**WRITTEN PROBLEM**.
Reproduce each line of the listing exactly.

┌─ GIVEN DATA

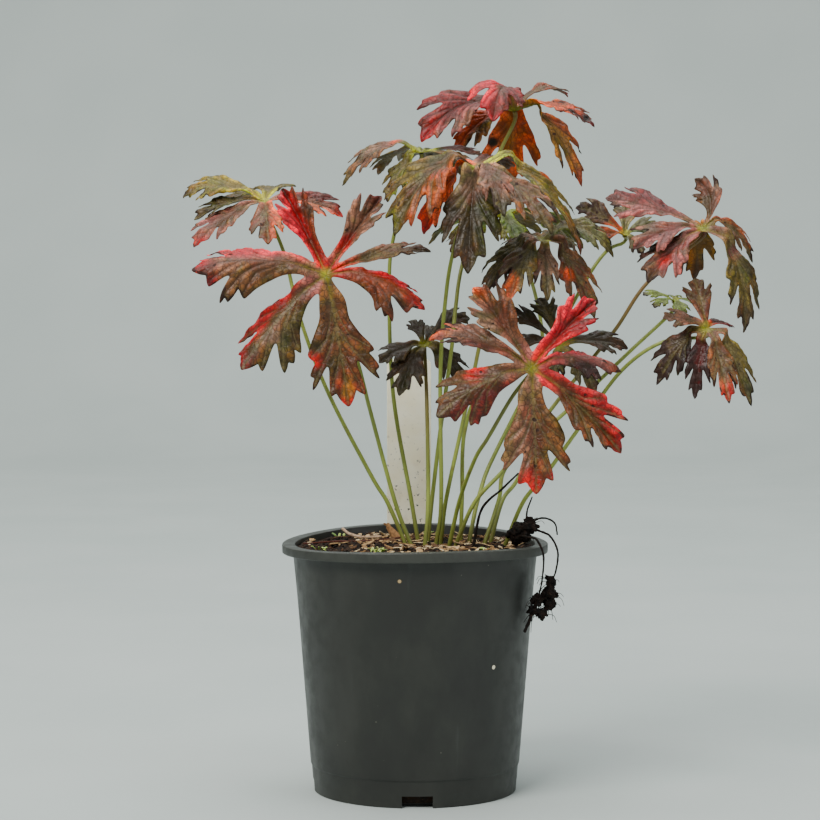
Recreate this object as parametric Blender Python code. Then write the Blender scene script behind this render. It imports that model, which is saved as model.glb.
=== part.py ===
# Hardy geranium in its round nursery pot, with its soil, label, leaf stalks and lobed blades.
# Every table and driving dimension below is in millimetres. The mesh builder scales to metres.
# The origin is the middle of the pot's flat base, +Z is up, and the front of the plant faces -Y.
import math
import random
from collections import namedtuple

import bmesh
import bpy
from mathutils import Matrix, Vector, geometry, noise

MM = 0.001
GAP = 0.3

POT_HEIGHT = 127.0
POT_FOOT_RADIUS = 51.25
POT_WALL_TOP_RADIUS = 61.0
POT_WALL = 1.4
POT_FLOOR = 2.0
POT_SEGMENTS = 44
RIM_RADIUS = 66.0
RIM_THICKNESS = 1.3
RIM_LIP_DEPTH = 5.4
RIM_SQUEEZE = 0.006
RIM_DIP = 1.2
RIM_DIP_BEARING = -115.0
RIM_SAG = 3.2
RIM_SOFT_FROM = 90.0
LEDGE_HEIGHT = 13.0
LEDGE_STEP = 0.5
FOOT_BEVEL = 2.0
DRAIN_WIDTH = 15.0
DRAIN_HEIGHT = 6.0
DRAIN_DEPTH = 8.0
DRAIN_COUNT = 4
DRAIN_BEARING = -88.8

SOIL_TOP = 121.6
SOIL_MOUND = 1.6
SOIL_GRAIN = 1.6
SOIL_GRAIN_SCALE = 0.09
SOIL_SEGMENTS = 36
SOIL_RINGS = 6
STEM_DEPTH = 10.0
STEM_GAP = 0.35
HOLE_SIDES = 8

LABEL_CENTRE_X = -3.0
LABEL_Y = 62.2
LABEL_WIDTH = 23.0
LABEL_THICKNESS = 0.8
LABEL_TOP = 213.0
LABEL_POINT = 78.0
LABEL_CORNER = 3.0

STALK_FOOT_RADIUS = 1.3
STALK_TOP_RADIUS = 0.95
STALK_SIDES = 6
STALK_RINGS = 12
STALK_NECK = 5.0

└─

**PROBLEM SOLUTION**.
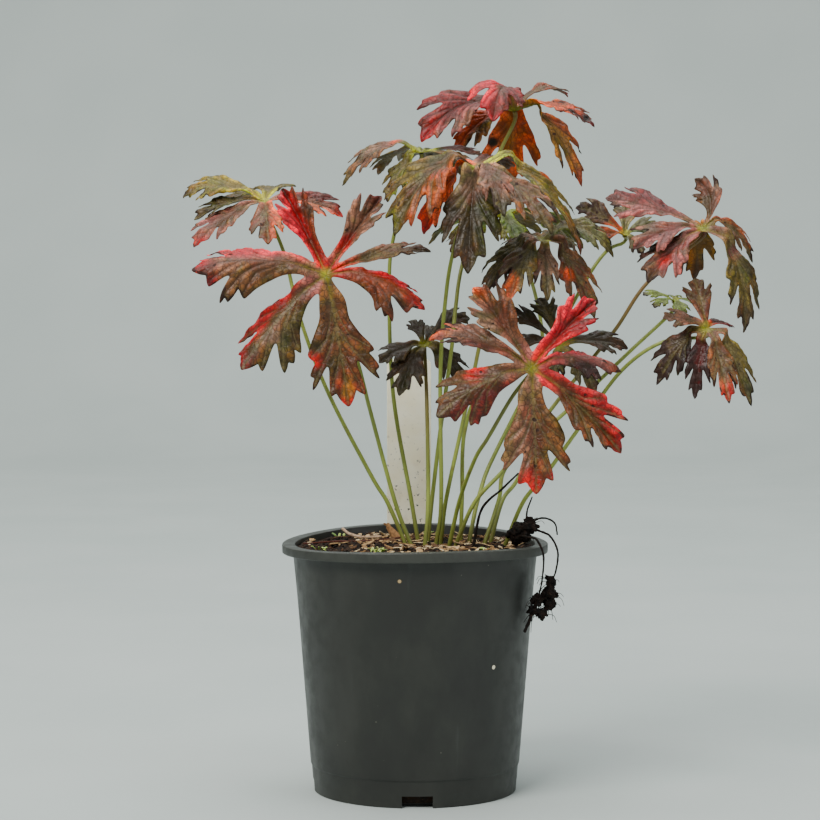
Recreate this object as parametric Blender Python code. Then write the Blender scene script behind this render. It imports that model, which is saved as model.glb.
=== part.py ===
# Hardy geranium in its round nursery pot, with its soil, label, leaf stalks and lobed blades.
# Every table and driving dimension below is in millimetres. The mesh builder scales to metres.
# The origin is the middle of the pot's flat base, +Z is up, and the front of the plant faces -Y.
import math
import random
from collections import namedtuple

import bmesh
import bpy
from mathutils import Matrix, Vector, geometry, noise

MM = 0.001
GAP = 0.3

POT_HEIGHT = 127.0
POT_FOOT_RADIUS = 51.25
POT_WALL_TOP_RADIUS = 61.0
POT_WALL = 1.4
POT_FLOOR = 2.0
POT_SEGMENTS = 44
RIM_RADIUS = 66.0
RIM_THICKNESS = 1.3
RIM_LIP_DEPTH = 5.4
RIM_SQUEEZE = 0.006
RIM_DIP = 1.2
RIM_DIP_BEARING = -115.0
RIM_SAG = 3.2
RIM_SOFT_FROM = 90.0
LEDGE_HEIGHT = 13.0
LEDGE_STEP = 0.5
FOOT_BEVEL = 2.0
DRAIN_WIDTH = 15.0
DRAIN_HEIGHT = 6.0
DRAIN_DEPTH = 8.0
DRAIN_COUNT = 4
DRAIN_BEARING = -88.8

SOIL_TOP = 121.6
SOIL_MOUND = 1.6
SOIL_GRAIN = 1.6
SOIL_GRAIN_SCALE = 0.09
SOIL_SEGMENTS = 36
SOIL_RINGS = 6
STEM_DEPTH = 10.0
STEM_GAP = 0.35
HOLE_SIDES = 8

LABEL_CENTRE_X = -3.0
LABEL_Y = 62.2
LABEL_WIDTH = 23.0
LABEL_THICKNESS = 0.8
LABEL_TOP = 213.0
LABEL_POINT = 78.0
LABEL_CORNER = 3.0

STALK_FOOT_RADIUS = 1.3
STALK_TOP_RADIUS = 0.95
STALK_SIDES = 6
STALK_RINGS = 12
STALK_NECK = 5.0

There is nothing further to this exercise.